The relative isolation of the Makiling forest gave Junyee the time and space he needed to incubate his art and nurture it to maturity.

It was also in Los Baños that he would meet an animal husbandry student named Tess Gatchalian, the woman that he would woo and eventually marry in 1984.

“I’m a happy guy, a jolly guy, a friendly guy,” he says. “As long as I have enough to express myself, I’m satisfied. What I’m not satisfied with is what I have done.”

Apart from installations, Junyee now accepts commissions for public art, something that he used to avoid as an unnecessary distraction from his work. He has also gained acclaim for his soot paintings, using the flame from a hand-held glass lamp to “paint” images on a board.

He is currently working on what could eventually be the largest installation in Asia, putting up markers for 33 martyrs from Batanes to Sulu.

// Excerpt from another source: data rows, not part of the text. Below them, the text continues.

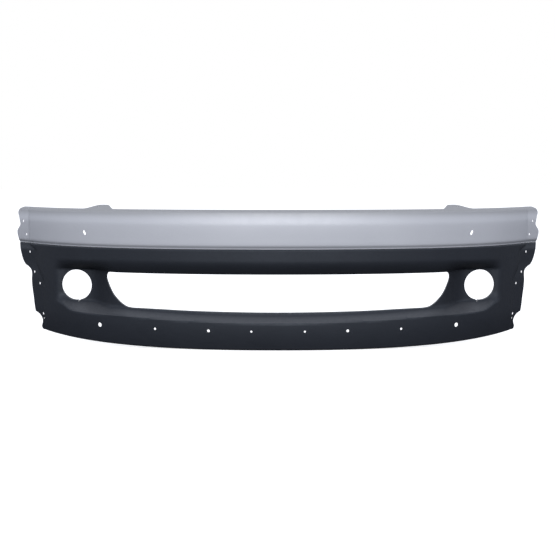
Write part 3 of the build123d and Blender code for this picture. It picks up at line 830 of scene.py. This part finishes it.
def intake_outline(grow=0.0):
    """Outline of the intake, seen from the front, made larger by grow."""
    side = []
    for x, z in INTAKE_SIDE:
        share = max(-1.0, min(1.0, (z - 170.0) / 60.0))
        side.append((x + grow * ease((x - 300.0) / 240.0), z + grow * share))
    around = side + [(0.0, INTAKE_LOW_Z - grow)] + [(-x, z) for x, z in reversed(side)]
    top_z = INTAKE_TOP_Z + grow
    top = [(x, top_z) for x in steps(around[-1][0], around[0][0], 120)[1:-1]]
    return [tuple(p) for p in through(around, CURVE_STEPS)] + top


def wall_ring(inner, outer, rear_at):
    """Ring wall behind the skin, between two outlines, as deep as rear_at says."""
    sections = []
    for near, far in zip(inner, outer):
        section = [(x, lower_depth(x, z) + 1.0, z) for x, z in (near, far)]
        section += [(x, rear_at(x, z), z) for x, z in (far, near)]
        sections.append(section)
    return ring(sections)


def lamp_outline(side, radius):
    angles = [math.tau * i / LAMP_SIDES for i in range(LAMP_SIDES)]
    return [(side * LAMP_X + radius * math.cos(a), LAMP_Z + radius * math.sin(a)) for a in angles]


def lamp_collar(side):
    """Ring wall behind the skin that a fog lamp is pushed into."""
    bore = lamp_outline(side, LAMP_RADIUS)
    outside = lamp_outline(side, LAMP_RADIUS + LAMP_WALL)
    return wall_ring(bore, outside, lambda x, z: LAMP_COLLAR_REAR)


def lamp_bore(side):
    return prism(lamp_outline(side, LAMP_RADIUS), 0.0, FAR)


def lamp_key(side):
    """V notch at the bottom of a lamp hole."""
    x = side * LAMP_KEY_X
    inside = LAMP_Z - LAMP_RADIUS + LAMP_KEY_HALF / 2.0
    corners = [(x - LAMP_KEY_HALF, inside), (x + LAMP_KEY_HALF, inside), (x, LAMP_KEY_LOW_Z)]
    return prism(corners, 0.0, FAR)


def lip_return():
    """Turned-in flange along the lower lip."""
    loops = []
    for x in steps(-762.0, 762.0, 240):
        front = plan_depth(x) + (LOWER_SETBACK + LIP_TUCK + EDGE_ROUND + 1.0) * stretch(x)
        rear = plan_depth(x) + LIP_RETURN * stretch(x)
        low = lip_z(x)
        corners = [(front, low), (rear, low + 1.5), (rear, low + 1.5 + WALL), (front, low + WALL)]
        loops.append([(x, y, z) for y, z in corners])
    return swept(loops)


def lower_webs():
    """Webs that brace the seam shelf and the lip from behind."""
    webs = []
    for x in mirrored(list(GUSSET_XS)):
        low = lip_z(x)
        webs.append(gusset(x, SHELF_WEB))
        webs.append(gusset(x, [(n, low + height) for n, height in LIP_WEB]))
    return webs


def lower_cover():
    xs = skin_columns()
    outer = [[Vector((x, lower_depth(x, z), z)) for z in lower_heights(x)] for x in xs]
    inner = [[p + Vector((0.0, lower_wall(p.x, p.z), 0.0)) for p in column] for column in outer]
    cover = make_object("lower_cover_shell", shell(outer, inner))
    shelf_top = SEAM_Z - SEAM_GAP
    grown = intake_outline(INTAKE_WALL)
    lining = wall_ring(intake_outline(), grown, lambda x, z: lower_depth(x, z) + INTAKE_RETURN)
    collars = both_sides(lamp_collar)
    shelf = ribbon(9.5, SHELF_REAR, shelf_top - WALL, shelf_top, SHELF_END)
    boolean(cover, "UNION", [shelf, lip_return()])
    boolean(cover, "UNION", lower_webs() + bolts(PAD_RADIUS, SEAM_Z - PAD_SINK, SEAM_Z))
    boolean(cover, "UNION", [lining, *collars])
    edge = through(LOWER_ARCH_UPPER_EDGE, CURVE_STEPS) + through(LOWER_ARCH_LOWER_EDGE, CURVE_STEPS)[1:]
    boolean(cover, "DIFFERENCE", both_sides(lambda side: outside_of(side, edge, edge[-1][1])))
    boolean(cover, "DIFFERENCE", [prism(intake_outline(), -FAR, FAR)])
    boolean(cover, "DIFFERENCE", both_sides(lamp_bore))
    boolean(cover, "DIFFERENCE", both_sides(lamp_key))
    holes = bolts(BOLT_CLEARANCE, SEAM_Z - 10.0, SEAM_Z + 5.0)
    for x, z, radius in LIP_HOLES:
        holes += both_sides(lambda side: face_hole(radius, side * x, z))
    for x, z, radius in LOWER_ARCH_HOLES:
        holes += both_sides(lambda side: arch_hole(radius, side * x, z, lower_crease_x(z)))
    boolean(cover, "DIFFERENCE", holes)
    return cover


# ---- Putting it together -------------------------------------------------------------------
def place_cover(cover, node, material):
    """A moulding takes the place of its CAD piece."""
    cover.data.materials.clear()
    cover.data.materials.append(material)
    bpy.context.view_layer.objects.active = cover
    cover.select_set(True)
    bpy.ops.object.shade_smooth_by_angle(angle=math.radians(SMOOTH_ANGLE))
    cover.select_set(False)
    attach(cover, "root")
    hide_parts(node)


def finish_node(node, material):
    """Better material on a CAD piece that keeps its own mesh."""
    for material_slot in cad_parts[node].material_slots:
        material_slot.material = material


make_floor()
make_camera()
make_lights()
make_world()
bpy.context.scene.view_settings.view_transform = "Standard"

place_cover(upper_cover(), "upper_cover", painted_silver())
place_cover(lower_cover(), "lower_cover", grained_plastic())
steel = rolled_steel()
for node in ("seam_retainer_left", "seam_retainer_centre", "seam_retainer_right"):
    finish_node(node, steel)
zinc = fastener_steel()
for node in ("seam_screws", "seam_washers", "seam_nuts"):
    finish_node(node, zinc)
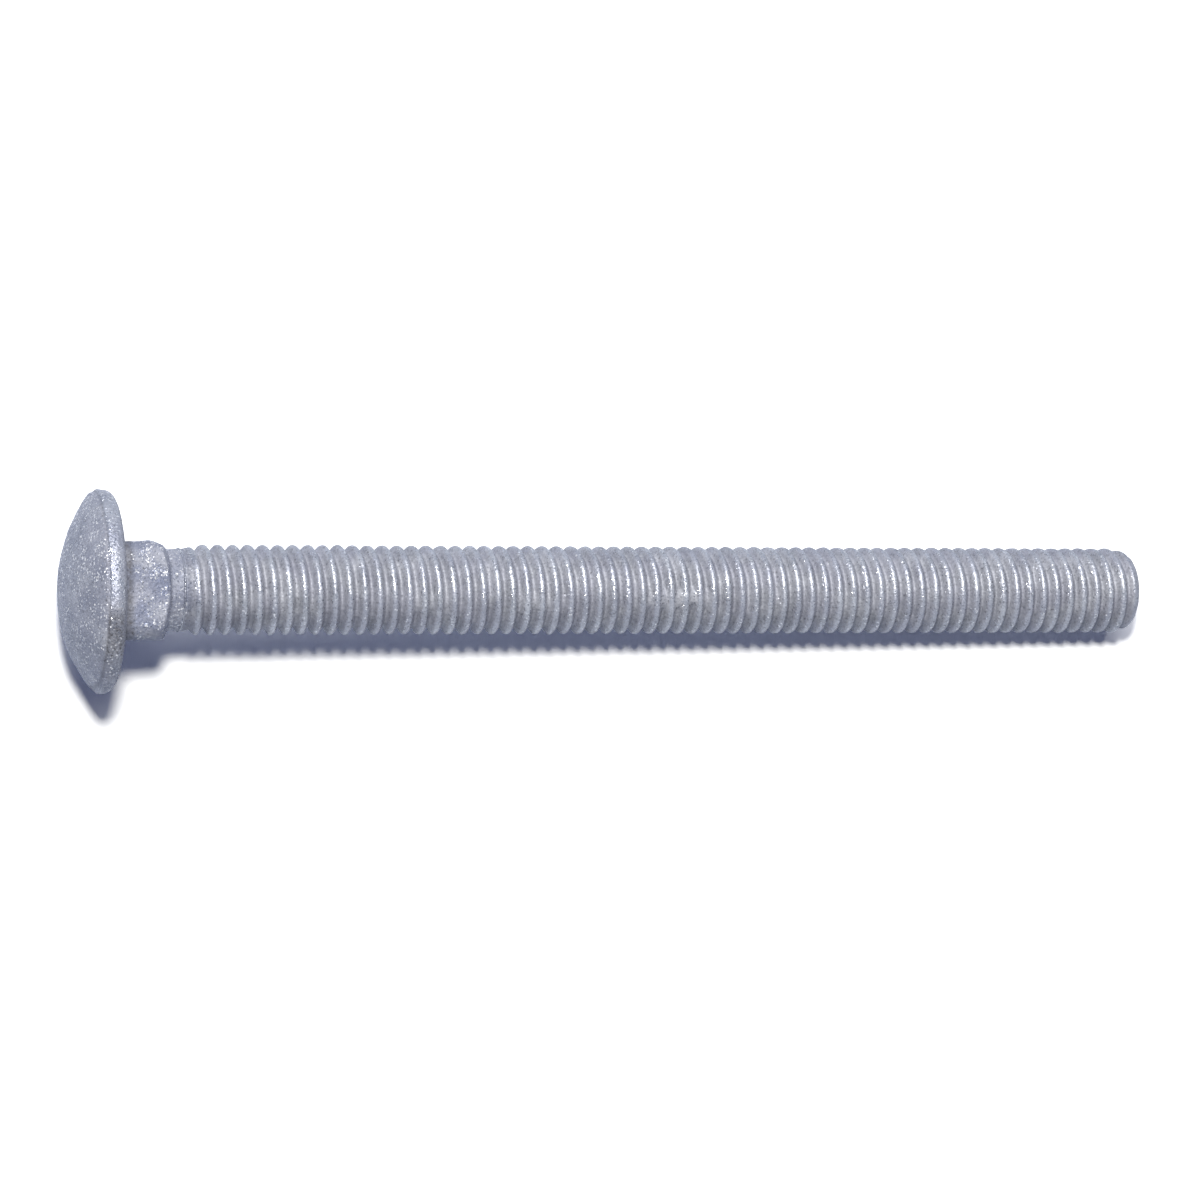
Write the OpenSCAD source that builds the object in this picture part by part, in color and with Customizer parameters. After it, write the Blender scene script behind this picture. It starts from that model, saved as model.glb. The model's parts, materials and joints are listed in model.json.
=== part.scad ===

“I always experiment,” he says. “It’s the only way you can find out things. I’ve never lost the fascination to explore the world, to explore the area of art-making. In fact, I am more curious now than when I was younger, maybe because I have a certain maturity now.”

He hints that, perhaps, he is ready to move beyond installation art.

“I am looking forward to doing something much bigger than installation, in a sense,” he says. “I have some idea of how to approach it, but it’s my habit not to show something before it has matured.”

“Balag,” a musical based on the life and art of Junyee, will be staged at the NCAS Auditorium at UP Los Baños, Nov. 7-9, 7 p.m.